Na uroczystość jego setnych urodzin przybyła także prezeska Kongresu Polonii Amerykańskiej na stan Michigan Jolanta Hałaszkiewicz wraz z mężem Piotrem. Nie zabrakło też pięknego urodzinowego tortu z emblematem Związku Żołnierzy Narodowych Sił Zbrojnych, wykonanego przez panią Monikę z Cake & Crème, który przywieźli przedstawiciele chicagowskiej organizacji.
We wpisie na Facebooku członkowie organizacji zdradzili, że przedstawili pani prezes działalność Związku Żołnierzy Narodowych Sił Zbrojnych Koło Chicago. Wspólnie rozmawiano też o sytuacji Polonii w Chicago i Detroit. Głównym bohaterem i tematem spotkania był jednak pan Eugeniusz. - „Jak na tak piękny wiek, Pan Eugeniusz jest w dość dobrej formie i odjeżdżaliśmy przekonani, że pewnie jeszcze się zobaczymy. Dziękujemy bardzo panu Eugeniuszowi i jego rodzinie za serdeczne przyjęcie oraz życzymy dużo zdrowia” – napisali przedstawiciele Związku Żołnierzy Narodowych Sił Zbrojnych Koło Chicago na Facebooku.

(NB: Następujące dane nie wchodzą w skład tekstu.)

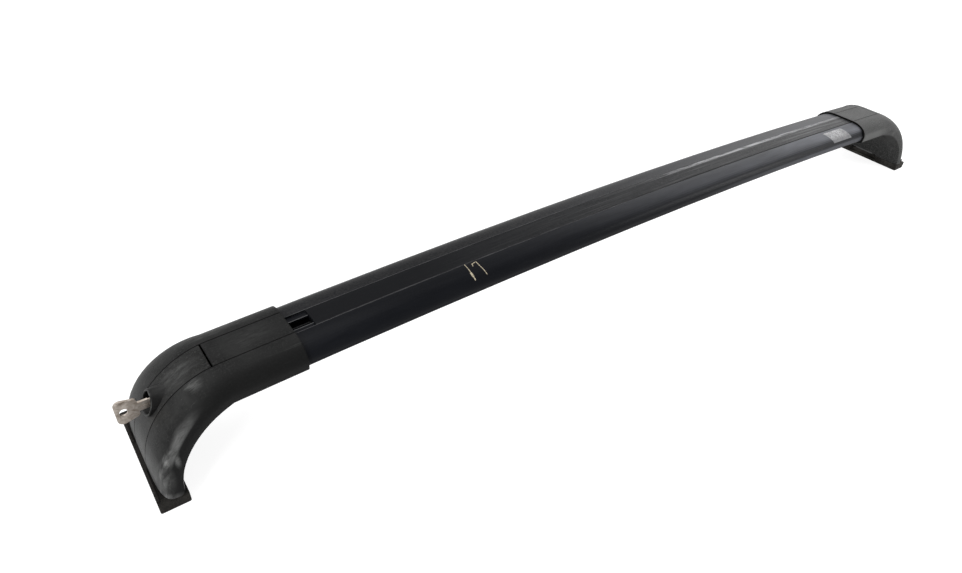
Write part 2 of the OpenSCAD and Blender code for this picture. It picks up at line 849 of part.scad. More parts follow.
module cam_screw() {
    color([0.6, 0.6, 0.6])
    difference() {
        union() {
            rod_x([cam_x - cam_screw_height, 0, lock_height], cam_screw_height, cam_screw_head);
            rod_x([cam_x - cam_screw_height / 2, 0, lock_height],
                  cam_screw_height / 2 + cam_thickness + cam_screw_bite, cam_screw_diameter);
        }
        block([cam_x - cam_screw_height - overrun, -cam_slot_width / 2,
               lock_height - cam_screw_head],
              [cam_x - cam_screw_height + cam_slot_depth, cam_slot_width / 2,
               lock_height + cam_screw_head]);
    }
}

// Key: a cut blade, a wider shank and a flat bow with an oval hole
shank_width = 9;
shank_inset = 2.3;
bow_start = 6.1;
bow_length = 17;
bow_near_half = 9.6;
bow_far_half = 12;
bow_near_radius = 3;
bow_far_radius = 5;
bow_hole_diameter = 6;
bow_hole_stretch = 1;
bow_hole_share = 0.64;
key_cut_depth = 1.6;
key_cut_half = 0.9;
key_cut_shares = [0.22, 0.42, 0.62, 0.82];
key_cut_depth_shares = [0.7, 1, 0.55, 0.85];
key_groove_width = 1.2;
key_groove_depth = 0.4;
key_corner_steps = 6;

function bow_corner(x, z, radius, from_angle, to_angle) = [for (i = [0:key_corner_steps])
    let (a = from_angle + (to_angle - from_angle) * i / key_corner_steps)
    [x + radius * cos(a), z + radius * sin(a)]];

module key() {
    near_x = mouth_centre_x + bow_start;
    far_x = near_x + bow_length;
    tip_x = plug_face_x - keyway_depth + seat_clearance;
    shank_x = plug_face_x + shank_inset;
    hole_x = near_x + bow_hole_share * bow_length;
    half = key_thickness / 2;
    blade_half = blade_width / 2;
    color([0.72, 0.69, 0.62])
    difference() {
        union() {
            block([tip_x, -half, lock_height - blade_half],
                  [shank_x + overrun, half, lock_height + blade_half]);
            block([shank_x, -half, lock_height - shank_width / 2],
                  [near_x + overrun, half, lock_height + shank_width / 2]);
            translate([0, 0, lock_height])
                across(-half, half)
                polygon(concat(
                    bow_corner(far_x - bow_far_radius, bow_far_half - bow_far_radius,
                               bow_far_radius, 0, 90),
                    bow_corner(near_x + bow_near_radius, bow_near_half - bow_near_radius,
                               bow_near_radius, 90, 180),
                    bow_corner(near_x + bow_near_radius, bow_near_radius - bow_near_half,
                               bow_near_radius, 180, 270),
                    bow_corner(far_x - bow_far_radius, bow_far_radius - bow_far_half,
                               bow_far_radius, 270, 360)
                ));
        }
        // Oval hole of the bow
        for (z = [-bow_hole_stretch / 2, bow_hole_stretch / 2])
            rod_y([hole_x, -half - overrun, lock_height + z], key_thickness + 2 * overrun,
                  bow_hole_diameter);
        block([hole_x - bow_hole_diameter / 2, -half - overrun, lock_height - bow_hole_stretch / 2],
              [hole_x + bow_hole_diameter / 2, half + overrun, lock_height + bow_hole_stretch / 2]);
        // Grooves along both faces, and the cuts in the blade's lower edge
        both_sides()
            block([tip_x - overrun, half - key_groove_depth, lock_height - key_groove_width / 2],
                  [near_x, half + overrun, lock_height + key_groove_width / 2]);
        for (i = [0:len(key_cut_shares) - 1])
            translate([tip_x + key_cut_shares[i] * (shank_x - tip_x), 0, lock_height - blade_half])
                across(-half - overrun, half + overrun)
                polygon([
                    [-2 * key_cut_half, -overrun], [2 * key_cut_half, -overrun],
                    [key_cut_half / 2, key_cut_depth * key_cut_depth_shares[i]],
                    [-key_cut_half / 2, key_cut_depth * key_cut_depth_shares[i]]
                ]);
    }
}

// Each foot is modelled on the right and mirrored to the left
module left() {
    mirror([1, 0, 0]) children();
}

bar_extrusion();
slot_strip();
left() housing();  // left_housing
left() top_panel();  // left_top_panel
left() lock_cover();  // left_lock_cover
left() hinge_pin();  // left_hinge_pin
left() bracket();  // left_bracket
left() base_pad();  // left_base_pad
left() bar_screws();  // left_bar_screws
left() post_screws();  // left_housing_screws
left() mount_bolt();  // left_mount_bolt
left() bolt_collar();  // left_bolt_collar
left() lock_barrel();  // left_lock_barrel
left() lock_clip();  // left_lock_clip
left() lock_plug();  // left_lock_plug
left() lock_cam();  // left_lock_cam
left() cam_screw();  // left_cam_screw
left() key();  // left_key
housing();  // right_housing
top_panel();  // right_top_panel
lock_cover();  // right_lock_cover
hinge_pin();  // right_hinge_pin
bracket();  // right_bracket
base_pad();  // right_base_pad
bar_screws();  // right_bar_screws
post_screws();  // right_housing_screws
mount_bolt();  // right_mount_bolt
bolt_collar();  // right_bolt_collar
lock_barrel();  // right_lock_barrel
lock_clip();  // right_lock_clip
lock_plug();  // right_lock_plug
lock_cam();  // right_lock_cam
cam_screw();  // right_cam_screw
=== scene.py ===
import json
import math

import bmesh
import bpy
from mathutils import Matrix, Vector


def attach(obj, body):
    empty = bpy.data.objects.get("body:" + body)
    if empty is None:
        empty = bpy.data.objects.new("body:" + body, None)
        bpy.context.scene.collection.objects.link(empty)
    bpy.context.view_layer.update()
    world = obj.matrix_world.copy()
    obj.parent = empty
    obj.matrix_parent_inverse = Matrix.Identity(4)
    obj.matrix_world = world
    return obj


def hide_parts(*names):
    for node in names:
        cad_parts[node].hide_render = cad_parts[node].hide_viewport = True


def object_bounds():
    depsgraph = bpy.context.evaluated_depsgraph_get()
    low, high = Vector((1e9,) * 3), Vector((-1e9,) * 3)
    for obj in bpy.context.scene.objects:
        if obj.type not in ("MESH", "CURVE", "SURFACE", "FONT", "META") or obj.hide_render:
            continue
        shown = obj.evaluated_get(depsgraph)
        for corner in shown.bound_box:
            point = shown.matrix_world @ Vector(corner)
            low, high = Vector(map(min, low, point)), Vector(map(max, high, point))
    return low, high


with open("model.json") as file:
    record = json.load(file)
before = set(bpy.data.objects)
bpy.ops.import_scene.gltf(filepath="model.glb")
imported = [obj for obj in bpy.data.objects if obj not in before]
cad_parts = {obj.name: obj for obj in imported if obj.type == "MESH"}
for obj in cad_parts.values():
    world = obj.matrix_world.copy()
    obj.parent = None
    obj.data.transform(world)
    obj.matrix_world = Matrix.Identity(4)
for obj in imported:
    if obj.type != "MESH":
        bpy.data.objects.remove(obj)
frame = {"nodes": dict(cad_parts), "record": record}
cad_box = [list(v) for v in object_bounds()]
scene = bpy.context.scene
scene.view_settings.view_transform = "Standard"
SIDES = ("left", "right")

# ---------------------------------------------------------------- camera
YAW, PITCH, ROLL = math.radians(38.912), math.radians(37.75), math.radians(4.509)
FOCAL_PIXELS, IMAGE_WIDTH = 692.3, 962.0
PLACE = (-0.58496, -0.44447, 0.48796)
forward = Vector((math.sin(YAW) * math.cos(PITCH), math.cos(YAW) * math.cos(PITCH), -math.sin(PITCH)))
level = Vector((math.cos(YAW), -math.sin(YAW), 0))
upright = level.cross(forward)
right = level * math.cos(ROLL) + upright * math.sin(ROLL)
up = upright * math.cos(ROLL) - level * math.sin(ROLL)
camera = bpy.data.objects.new("camera", bpy.data.cameras.new("camera"))
scene.collection.objects.link(camera)
camera.matrix_world = Matrix.Translation(PLACE) @ Matrix((right, up, -forward)).transposed().to_4x4()
camera.data.sensor_width = 36.0
camera.data.lens = 36.0 * FOCAL_PIXELS / IMAGE_WIDTH
camera.data.clip_start = 0.01
scene.camera = camera

# ---------------------------------------------------------------- sizes of the part, in metres
MOUTH_X = 0.4345                            # the sleeve's mouth, where the bar goes in
CROWN_HEIGHT, ARCH_RADIUS = 0.0985, 10.8    # the bar's crown at mid-length, and its long arch
BAR_HALF, BAR_HEIGHT = 0.03675, 0.0225      # the aero section
SLOT_OFFSET = 0.002                         # the slot's middle lies this far to the front
WINDOW_HALF, PANEL_HALF = 0.0154, 0.015     # the housing's opening, and the parts that fill it
SKIN = 0.0028                               # the sleeve's wall
NOSE_Z = SKIN - 0.61 * (BAR_HEIGHT + 2 * SKIN)
ELBOW_X, BASE_Z = 0.4995, 0.009             # the foot's outside turns away from this line
LOCK_Z, LOCK_LEAN = 0.0635, math.tan(math.radians(22))
RIM_INSIDE, RIM_OUTSIDE = 0.0085, 0.0110    # radii round the rim of the lock's boss
RIM_EDGE = (0.0107, 0.0108)                 # radii at which only the rim's outer edge lies
BOSS_X = 0.5505                             # the boss stands outside of this

# Widths of the small edge roundings
HOUSING_ROUND, TRIM_ROUND, RIM_ROUND, PLUG_ROUND = 0.0005, 0.0004, 0.00085, 0.0003


def top_z(x):
    return CROWN_HEIGHT - ARCH_RADIUS + math.sqrt(ARCH_RADIUS ** 2 - x ** 2)


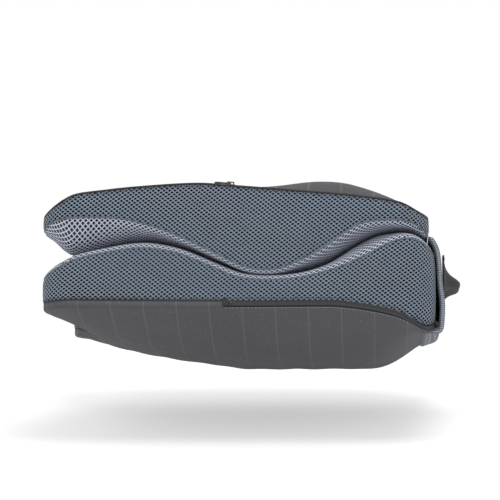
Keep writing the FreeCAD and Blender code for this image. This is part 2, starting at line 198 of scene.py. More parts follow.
def gusset(name, plan, bottom, top, bulge, tuck=0.005):
    """The band round a pad between its two seams, bulging by bulge half way up."""
    outline, outward, seam = plan
    rows, flats = [], []
    lowest = bottom.min()

    def row(z, out, cut_z):
        at = outline + outward * (np.asarray(out)[:, None] if np.ndim(out) else out)
        rows.append(np.column_stack([at, z]))
        cut_z = np.append(cut_z, cut_z[0])
        flats.append(np.column_stack([seam, cut_z - lowest]))

    row(bottom - 0.0004, -tuck, bottom - tuck)
    for share in np.linspace(0, 1, 13):
        z = bottom + (top - bottom) * share
        round_out = 1 - (2 * share - 1) ** 4
        row(z, bulge * round_out, z)
    row(top + 0.0004, -tuck, top + tuck)
    piece = sheet(name, np.array(rows), np.array(flats))
    free = np.zeros((15, len(outline)))
    free[3:12] = 1.0
    free[2] = free[12] = 0.4
    return piece, free.ravel()


CELL_LENGTH = 0.0055
CELL_HEIGHT = 0.0041
HOLE_SHARE = 0.72
HOLE_DEPTH = 0.0018
SLANT = 0.16
LAP = 0.015


def add(tree, kind, inputs=None, **settings):
    """One node, with its settings and its inputs, which are linked to sockets or set to values."""
    node = tree.nodes.new(kind)
    for key, value in settings.items():
        setattr(node, key, value)
    for key, value in (inputs or {}).items():
        if isinstance(value, bpy.types.NodeSocket):
            tree.links.new(value, node.inputs[key])
        else:
            node.inputs[key].default_value = value
    return node


def calc(tree, operation, first, second):
    """One arithmetic step on two numbers, each a socket or a value."""
    return add(tree, "ShaderNodeMath", {0: first, 1: second}, operation=operation).outputs[0]


def new_tree(name, sockets):
    """An empty geometry tree with named inputs and one geometry output."""
    tree = bpy.data.node_groups.new(name, "GeometryNodeTree")
    tree.interface.new_socket("Geometry", in_out="OUTPUT", socket_type="NodeSocketGeometry")
    tree.interface.new_socket("Geometry", in_out="INPUT", socket_type="NodeSocketGeometry")
    for label, kind in sockets:
        tree.interface.new_socket(label, in_out="INPUT", socket_type="NodeSocket" + kind)
    return tree


def run_tree(piece, tree, values, name=None):
    """Runs a geometry tree on a piece with these input values and keeps the result as a plain mesh."""
    modifier = piece.modifiers.new(tree.name, "NODES")
    modifier.node_group = tree
    for item in tree.interface.items_tree:
        if item.in_out == "INPUT" and item.name in values:
            modifier[item.identifier] = values[item.name]
    graph = bpy.context.evaluated_depsgraph_get()
    result = bpy.data.meshes.new_from_object(piece.evaluated_get(graph))
    piece.modifiers.remove(modifier)
    made = bpy.data.objects.new(name or piece.name, result)
    bpy.context.scene.collection.objects.link(made)
    return made


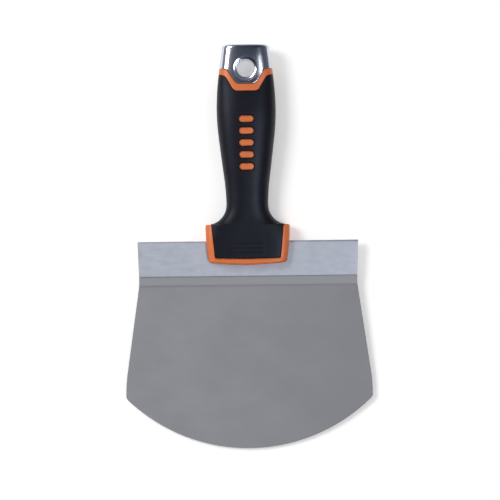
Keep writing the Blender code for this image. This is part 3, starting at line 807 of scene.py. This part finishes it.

Chicagowscy aktywiści zdradzili też, że po urodzinowej wizycie udali się pod dom, w którym mieszkał po przybyciu z Niemiec i po służbie w Kompaniach Wartowniczych Tomasz Wójcik ps. „Tarzan”. To jego prochy organizacja kilka lat temu przeniosła do Polski, gdzie spoczął wśród swoich żołnierzy na cmentarzu w Ćmielowie.